Today there are dozens of angel networks that are easy to access for tech
startups, in basically every major city in the US. In 1995 that simply wasn't
the case.

The further along you can develop your business, the greater leverage you have
with venture capitalists. Today you need them more to accelerate growth than
anything else.

The negative example, that I've been seeing a lot of lately, are very
aggressive liquity preferences by VCs. Perhaps I'm just noticing it more,
rather than the terms getting worse.

------
JacobAldridge
I often get asked "How many Board members is the right number?"

My standard response is that "an odd number is required, and 3 is too many."
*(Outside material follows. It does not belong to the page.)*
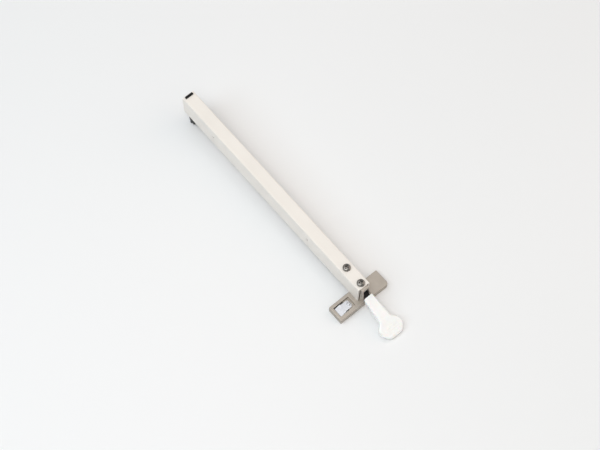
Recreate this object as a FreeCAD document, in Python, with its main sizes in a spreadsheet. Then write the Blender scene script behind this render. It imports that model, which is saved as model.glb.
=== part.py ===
import FreeCAD, Part
import math
import os
import re
import Sketcher

# Gate opener arm: a long channel on a tee-shaped bracket, with a thumb lever at the near end
# that pushes a rod and swings a latching claw out of the way at the far end.
# X runs along the arm towards the lever, Y across it, Z up.
# The origin is under the arm's centre line, in the middle of the bracket's underside.

doc = FreeCAD.newDocument("GateOpenerArm")
sheet = doc.addObject("Spreadsheet::Sheet", "Sizes")

# Each driving size: its name, its value in millimetres or degrees, and what it measures.
DRIVING = [
    ("arm_length", 292, "arm channel, end to end"),
    ("arm_width", 15, "arm channel, across"),
    ("arm_height", 30, "arm channel, from its open edge to its top"),
    ("arm_wall", 1.5, "wall of the arm channel"),
    ("arm_corner", 1.2, "outer radius along the arm's top edges"),
    ("arm_inner_corner", 0.5, "inner radius along the arm's top edges"),
    ("arm_overhang", 3.8, "arm's near end in front of the base's middle"),
    ("base_length", 20, "bracket's base, along the arm"),
    ("base_thickness", 8, "bracket's base, from the resting face to the arm's edge"),
    ("left_reach", 35.4, "left foot, from the arm's centre line to its end"),
    ("right_reach", 30.6, "right foot, from the arm's centre line to its end"),
    ("base_corner", 1.1, "radius of the feet's upright corners"),
    ("base_front_corner", 3.2, "radius of the right foot's front corner"),
    ("base_edge", 0.7, "radius along the base's top edge"),
    ("window_back_wall", 3.5, "wall behind the left foot's window"),
    ("window_front_wall", 4.2, "wall in front of the left foot's window"),
    ("window_end_wall", 3.2, "wall at the outer end of the left foot's window"),
    ("window_start", 12, "inner end of the window, from the arm's centre line"),
    ("ledge_length", 7.5, "ledge at the window's inner end, where the leaf is riveted"),
    ("ledge_depth", 3, "ledge below the base's top"),
    ("saddle_side_gap", 0.6, "room between the saddle and the arm's walls"),
    ("cheek_thickness", 1.9, "saddle's cheeks at their foot"),
    ("saddle_draft", 0.8, "how far each cheek leans in on its way up"),
    ("saddle_back", 34, "saddle's rear end behind the arm's near end"),
    ("saddle_nose", 2.7, "saddle's top in front of the arm's near end"),
    ("saddle_edge", 0.8, "radius along the saddle's top edges"),
    ("cheek_nose", 5.4, "cheeks in front of the arm's near end, low down"),
    ("cheek_knee", 15, "height above the base where the cheeks' front edge starts to lean back"),
    ("rear_cheek_height", 16, "height above the base of the cheeks' rear lower corner"),
    ("web_thickness", 3, "saddle's top wall, which the screws are tapped into"),
    ("base_hole_diameter", 4.2, "tapped fixing holes under the base"),
    ("base_hole_depth", 6, "depth of the fixing holes"),
    ("base_hole_place", 20, "outer fixing hole, from the arm's centre line"),
    ("screw_setback", 5.1, "front screw behind the arm's near end"),
    ("screw_spacing", 22.2, "distance between the two top screws"),
    ("screw_diameter", 5, "thread of the top screws"),
    ("screw_length", 6, "top screws below their heads"),
    ("screw_point", 0.5, "chamfer at the screws' tips"),
    ("head_diameter", 8.8, "pan heads of the top screws"),
    ("head_height", 3, "height of the pan heads"),
    ("head_round", 2.2, "radius over the pan heads"),
    ("recess_span", 4.8, "cross recess, tip to tip"),
    ("recess_width", 1.1, "width of the cross recess's slots"),
    ("recess_depth", 1.7, "depth of the cross recess"),
    ("clear_hole", 5.5, "screw holes through the arm's top"),
    ("leaf_side_gap", 0.85, "room between the leaf plate and the window's long sides"),
    ("leaf_neck_gap", 1.7, "room between the leaf's riveted half and the window's long sides"),
    ("leaf_end_gap", 1.8, "room between the leaf's riveted end and the window's inner end"),
    ("leaf_neck_round", 3, "radius of the corners at the leaf's riveted end"),
    ("leaf_thickness", 1.2, "sheet of the leaf plate"),
    ("leaf_fold", 24.6, "leaf plate's fold, from the arm's centre line"),
    ("leaf_drop", 2.2, "how far the leaf's outer half falls"),
    ("leaf_bend", 1, "radius of the leaf's fold"),
    ("leaf_gap", 0.4, "room between the leaf plate and the window's outer end"),
    ("rivet_place", 16.2, "leaf rivet, from the arm's centre line"),
    ("rivet_diameter", 2.5, "shank of the leaf rivet"),
    ("rivet_head", 4, "head of the leaf rivet"),
    ("rivet_head_height", 1.1, "height of the rivet's head"),
    ("rivet_round", 0.8, "radius over the rivet's head"),
    ("rivet_depth", 4.4, "rivet's shank below the leaf"),
    ("lever_pivot_back", 9, "lever's pivot behind the arm's near end"),
    ("lever_pivot_height", 17, "lever's pivot above the base"),
    ("lever_link_radius", 9, "lever's crank, pivot to link pin"),
    ("lever_travel", 18, "angle that the lever turns when pressed"),
    ("lever_pin", 4, "diameter of the lever's pivot pin"),
    ("lever_hub", 9.6, "diameter of the lever's hub"),
    ("lever_droop", 18.3, "slope of the lever and its grip at rest"),
    ("tongue_length", 38, "lever's tongue from the pivot, inside the grip"),
    ("tongue_thickness", 5, "thickness of the lever's tongue"),
    ("tab_length", 2.6, "snap tabs on the lever's tongue, along it"),
    ("tab_height", 2, "height of the snap tabs"),
    ("tab_rise", 2.6, "how far a snap tab stands out of the tongue"),
    ("tab_first", 26.4, "first snap tab from the pivot, along the tongue"),
    ("tab_spacing", 8.9, "distance between the snap tabs"),
    ("link_pin", 3, "diameter of the two link pins"),
    ("eye_diameter", 6.4, "round ends of the rod's eyes"),
    ("eye_tongue", 7.6, "rod eyes, from the link pin to the shank"),
    ("eye_shank", 9, "length of the rod eyes' shanks"),
    ("eye_shank_diameter", 6, "diameter of the rod eyes' shanks"),
    ("eye_bar_height", 5, "height of the flat bar of the rod eyes"),
    ("front_eye_thickness", 2.4, "thickness of the front rod eye"),
    ("rear_eye_thickness", 4.4, "thickness of the rear rod eye"),
    ("rod_diameter", 4, "push rod"),
    ("rod_end", 1, "rod's end inside the shank, from the eye's bar"),
    ("nut_across", 7.4, "lock nuts, corner to corner"),
    ("nut_thickness", 3.2, "thickness of the lock nuts"),
    ("front_guide_back", 82, "front rod guide behind the arm's near end"),
    ("rear_guide_back", 165, "rear rod guide behind the arm's near end"),
    ("front_guide_length", 14, "front rod guide along the arm"),
    ("rear_guide_length", 10, "rear rod guide along the arm"),
    ("guide_foot", 3, "guides' lower face above the arm's open edge"),
    ("guide_waist", 2, "depth of the hollows in the guides' sides"),
    ("guide_rim", 2, "rim round the hollows in the guides' sides"),
    ("guide_pin", 3, "pins through the arm's side walls"),
    ("pin_bore", 1.7, "bore of the rolled side pins"),
    ("pin_recess", 0.5, "side pins' ends below the arm's outer faces"),
    ("spring_length", 22, "return spring at rest"),
    ("spring_diameter", 6.6, "return spring over its coils"),
    ("spring_wire", 0.8, "wire of the return spring"),
    ("spring_turns", 8, "turns of the return spring"),
    ("spring_steps", 20, "straight steps in one turn of the spring"),
    ("wire_sides", 8, "flat sides of the spring's wire"),
    ("washer_diameter", 8.4, "spring washer and spring collar"),
    ("washer_thickness", 1, "spring washer"),
    ("collar_length", 4, "spring collar"),
    ("claw_pivot_back", 52.5, "claw's pivot from the arm's far end"),
    ("claw_link_radius", 8, "claw's crank, pivot to link pin"),
    ("claw_hub", 5.5, "radius of metal round the claw's pivot"),
    ("claw_boss", 4, "half height of metal round the claw's link pin"),
    ("claw_fork_roof", 3.4, "top of the claw's fork below its pivot"),
    ("claw_nose_set", 7.2, "claw's tip from the arm's far end"),
    ("claw_nose_drop", 22, "claw's tip below the arm's edge"),
    ("claw_back_set", 4.4, "claw's steep face from the arm's far end, at its top"),
    ("claw_back_rise", 2.5, "top of the claw's steep face above the arm's edge"),
    ("tooth_run", 1.8, "sloping side of the claw's tooth, along the arm"),
    ("tooth_rise", 6, "sloping side of the claw's tooth, upwards"),
    ("step_run", 4.4, "step behind the claw's tooth, along the arm"),
    ("step_rise", 0.3, "step behind the claw's tooth, upwards"),
    ("claw_arm_start", 30, "thin part of the claw, from the arm's far end"),
    ("claw_arm_top", 16, "top of the thin part above the arm's edge"),
    ("claw_foot_start", 18.6, "top of the slope behind the step, from the arm's far end"),
    ("claw_arm_foot", 1.5, "top of the slope behind the step, below the arm's edge"),
    ("claw_tail", 12, "claw's stop behind its pivot"),
    ("claw_tail_width", 7, "length of the stop's flat"),
    ("claw_tip_round", 0.4, "radius of the claw's tip"),
    ("claw_round", 1.5, "radius of the claw's other corners"),
    ("claw_panel_depth", 2.6, "hollows in the claw's sides"),
    ("plug_length", 8, "end plug along the arm"),
    ("plug_thickness", 5, "end plug below the arm's top wall"),
    ("plug_tab_set", 1.1, "plug's tab from the arm's far end"),
    ("plug_tab_length", 2.4, "plug's tab along the arm"),
    ("plug_tab_width", 9.8, "plug's tab across"),
    ("plug_tab_rise", 2.2, "plug's tab above the arm"),
    ("plug_edge", 0.6, "radius on the plug's tab"),
    ("grip_start", 15.6, "near end of the grip at its top, from the pivot, along it"),
    ("grip_start_low", 21.2, "near end of the grip at its underside, which must clear the cheeks"),
    ("grip_neck_end", 45, "end of the grip's neck, from the pivot"),
    ("grip_shoulder", 51.5, "start of the paddle's full width, from the pivot"),
    ("grip_full_end", 58.5, "end of the paddle's full width, from the pivot"),
    ("grip_tip", 66.2, "tip of the paddle, from the pivot"),
    ("grip_neck_start_width", 11, "grip's neck at its near end"),
    ("grip_neck_width", 14.2, "grip's neck at the paddle"),
    ("grip_paddle_width", 27.8, "grip's paddle"),
    ("grip_tip_width", 17.5, "straight edge at the paddle's tip"),
    ("grip_neck_top", 4.9, "top of the grip's neck above the lever's line"),
    ("grip_neck_bottom", 3.6, "underside of the grip's neck below the lever's line"),
    ("grip_tip_top", 3, "top of the paddle's tip above the lever's line"),
    ("grip_tip_bottom", 1.2, "underside of the paddle's tip below the lever's line"),
    ("grip_bend", 40, "radius where the neck turns into the paddle, seen from the side"),
    ("grip_plan_round", 7.5, "radius of the paddle's corners seen from above"),
    ("grip_throat_round", 5, "radius between the neck and the paddle"),
    ("grip_round", 1.7, "radius round the grip's top and underside"),
    ("rib_count", 4, "ribs across the paddle"),
    ("rib_first", 55, "first rib from the pivot"),
    ("rib_spacing", 2.8, "distance between the ribs"),
    ("rib_width", 1, "width of a rib"),
    ("rib_rise", 0.5, "how far a rib stands up"),
    ("rib_length", 15, "length of the ribs"),
    ("running_gap", 0.05, "radial play of a hub on its pin"),
    ("rod_gap", 0.1, "radial play of the rod in its guides"),
    ("link_gap", 0.2, "radial play of a link pin in its eye"),
    ("side_gap", 0.3, "play beside each moving piece"),
    ("set_gap", 0.02, "radial play of a fixed pin, screw or rod"),
    ("fit_gap", 0.1, "play of a fitted block"),
]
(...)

That's the kickoff point for explaining that the right question isn't "How
many?", it's "Who?" Who is right for your Board?

I agree with sama that an even number isn't usually an issue if it's the right
people.

------
rcyn
whenever anyone mentions pg i think of paul gauguin

------
rattray
I found it a bit odd that an article on great board members (advisors with
teeth) was only reviewed by one person. While there was nothing groundbreaking
or surprising in this helpful post, it would have been nice to see it reviewed
by one or two other founders and board members, preferably from outside the
direct YC family, since this talks in generalizations about what does and does
not work.

EDIT: Of course, I do feel a bit spoiled asking for this, as so many of PG's
and sama's essays do have a long list of reviewers at the end. And this is of
course much less than an essay (which I like). I welcome counter-opinions :-)

------
sdrothrock
This post's title is a bit ambiguous. I originally thought it was a biography
about Sam Altman as a YC board member or something and only stopped to
actually read it after it got some more upvotes.

How about something like "Choosing Board Members for Startups"?